BOSTON — The insanity of the NBA trade deadline has passed, and the Boston Celtics stayed active throughout. The Celtics made four trades to reshape their roster and shave more than $325 million off their tax bill.
The $325 Million Miracle That Shaped The Celtics’ Trade Deadline

They opened Tuesday afternoon by dealing guard Anfernee Simons to Chicago for center Nikola Vučević. The deal also included a second-round pick swap, which Boston later used on Thursday. This move saved the Celtics about $6 million and moved them closer to ducking the luxury tax.
The Celtics packaged that second-round pick in a Thursday salary dump to send forward Chris Boucher to Utah, whose front office has ties to Boston through the Ainge family. Boucher never carved out a role in Boston and averaged just over two points per game in nine appearances.
The Celtics then dumped forward Josh Minott in a pick-less, player-less trade with Brooklyn. The 23-year-old earned just over $2.7 million annually. He started his Celtics tenure strongly but eventually fell out of the rotation. Boston cleared both Minott’s and Boucher’s minimum salaries from the books.
Lastly, the Celtics made one final tweak before the deadline buzzer. They traded Xavier Tillman Sr. to Charlotte. That move cost them another member of their 2024 title team but dumping Tillman’s contract finally pushed Boston below the luxury tax.

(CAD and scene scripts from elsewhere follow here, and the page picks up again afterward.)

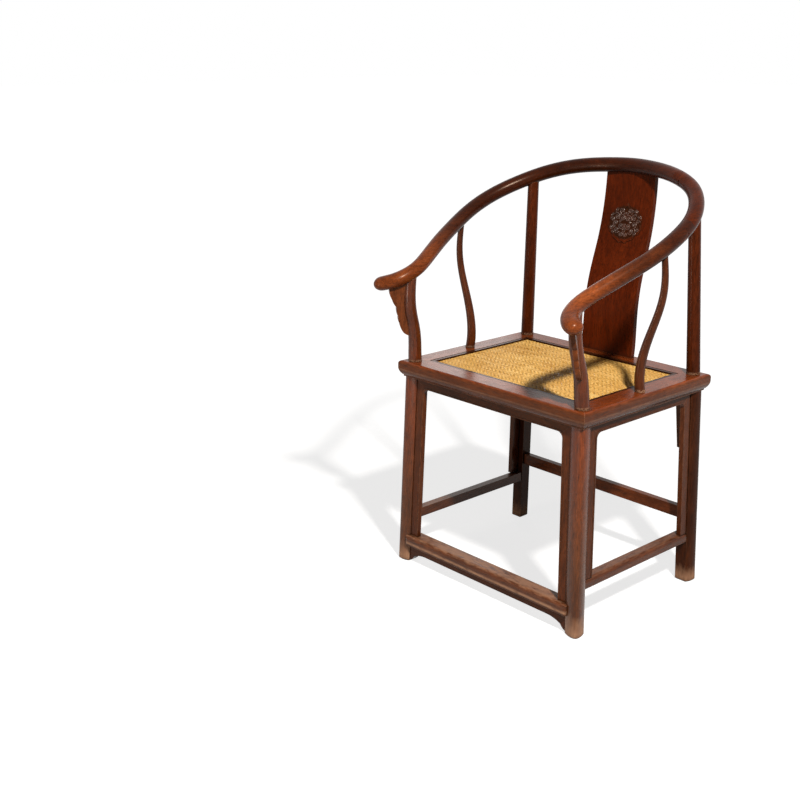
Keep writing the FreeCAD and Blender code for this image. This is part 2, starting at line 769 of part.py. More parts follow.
def mitre_tenons(body, plan):
    """A bar let into a front or back rail, whose ends stand out of the mitres."""
    near, far = tenon_span(plan)
    reach = f"{plan['half']} - mitre_tenon_stop"
    plan_view = block(f"-({reach})", near, reach, far)
    bar = outline(body, "XY_Plane", plan_view, f"{FRAME_BOTTOM} + mitre_tenon_rise")
    pad(body, bar, "mitre_tenon_thickness")


def mitre_mortises(body, plan):
    """Pockets in a side rail for the tenons of the front and back rails."""
    near, far = (f"-{plan['edge']} + mitre_tenon_stop - joint_clearance",
                 f"-{plan['edge']} + {plan['width']} + cut_overrun")
    start = f"{plan['half']} - mitre_tenon_inset + joint_clearance"
    stop = f"{plan['half']} - mitre_tenon_inset - mitre_tenon_width - joint_clearance"
    for low, high in ((f"-({start})", f"-({stop})"), (stop, start)):
        mouth = outline(body, "XY_Plane", block(low, near, high, far),
                        f"{FRAME_BOTTOM} + mitre_tenon_rise - joint_clearance")
        pocket(body, mouth, "mitre_tenon_thickness + 2 * joint_clearance", True)


def peg_spots(plan, tenoned):
    """Places of the pegs through a rail's two mitres."""
    middle = "(mitre_tenon_inset + mitre_tenon_width / 2)"
    if tenoned:
        return [(f"{sign}({plan['half']} - mitre_peg_inset)", f"-{plan['edge']} + {middle}") for sign in "+-"]
    return [(f"{sign}({plan['half']} - {middle})", f"-{plan['edge']} + mitre_peg_inset") for sign in "+-"]


def nail_row(plan):
    """Places of the nails along a rail's ledge, evenly through the middle of its mat strip."""
    spaces = 4 if plan["tenoned"] else 2
    edge = "mat_clearance - ledge_width + strip_bar_width + nail_corner_gap"
    low = f"{plan['low_width']} - {plan['half']} + {edge}"
    high = f"{plan['half']} - {plan['high_width']} - ({edge})"
    line = f"-{plan['edge']} + {plan['width']} - ledge_width + mat_clearance + strip_bar_width / 2"
    return [(f"({low}) * {1 - number / spaces} + ({high}) * {number / spaces}", line)
            for number in range(spaces + 1)]


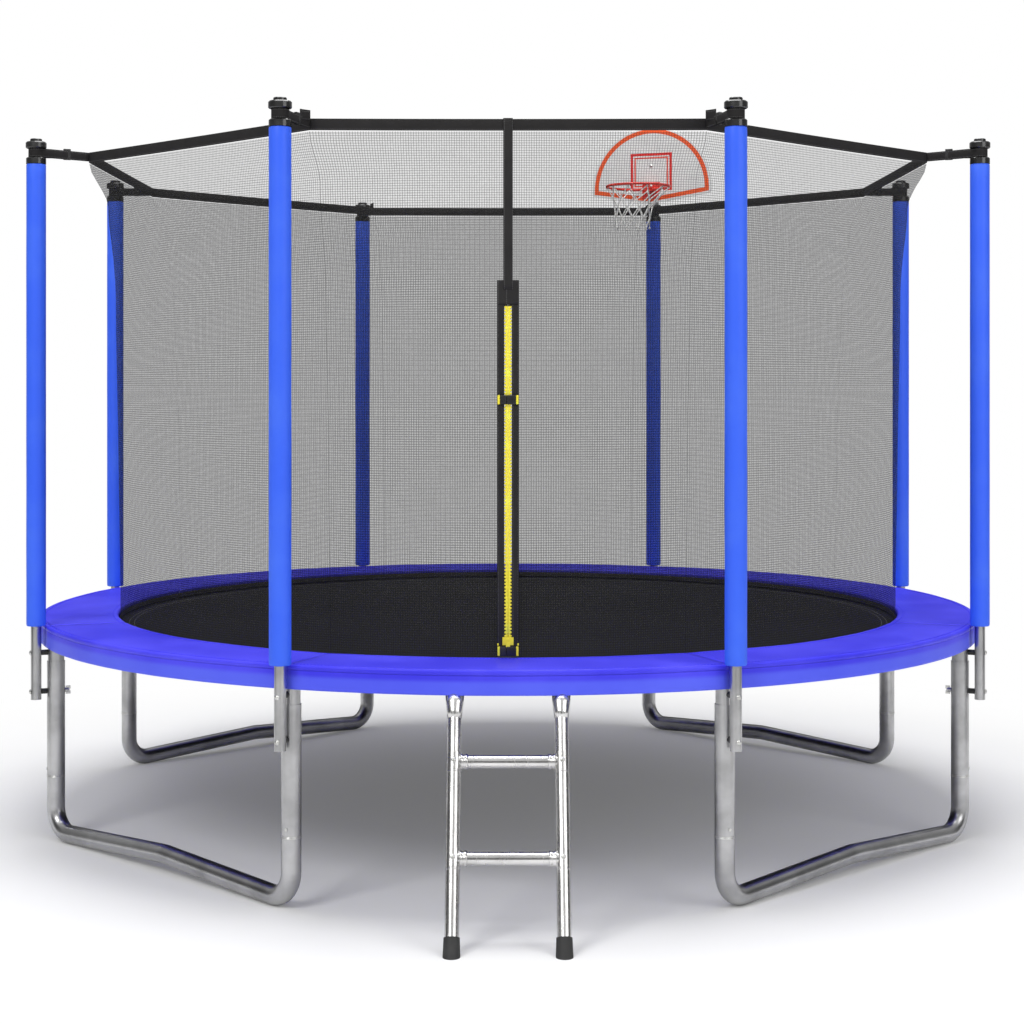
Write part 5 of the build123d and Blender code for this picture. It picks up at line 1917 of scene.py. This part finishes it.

Boston added a small amount of money back to its books on Thursday. The team handed 2025 second-round pick Amari Williams a two-year, $2.7 million standard contract.
The Financial Reset
In June, the Celtics faced a half-billion-dollar payroll. In roughly eight months, they moved from far above the second apron to out of the luxury tax entirely. They saved about $325 million in tax payments this season and did it without giving up a single first-round pick. Yet they remain tied for the No. 2 seed in the Eastern Conference, exactly where they finished last year. This $325 million miracle ranks among the greatest front-office maneuvers in NBA history.
This reset matters long term. The Celtics are repeat taxpayers, which triggers draconian multipliers on tax bills. This Jayson Tatum-less season gave them a rare chance to reset the clock sooner than planned. Would it have been harder to move Jrue Holiday or Kristaps Porziņģis a year from now? I guess we’ll never know.
What Comes Next
Ducking the tax this year and next year resets Boston’s repeater clock entirely. The Celtics project to sit $21 million below the 2026–27 tax line. Vučević stands as their only notable free agent.
That positioning allows Boston to spend aggressively between 2028 and 2030. The Celtics will still pay the tax. They will not face the punitive repeater penalties.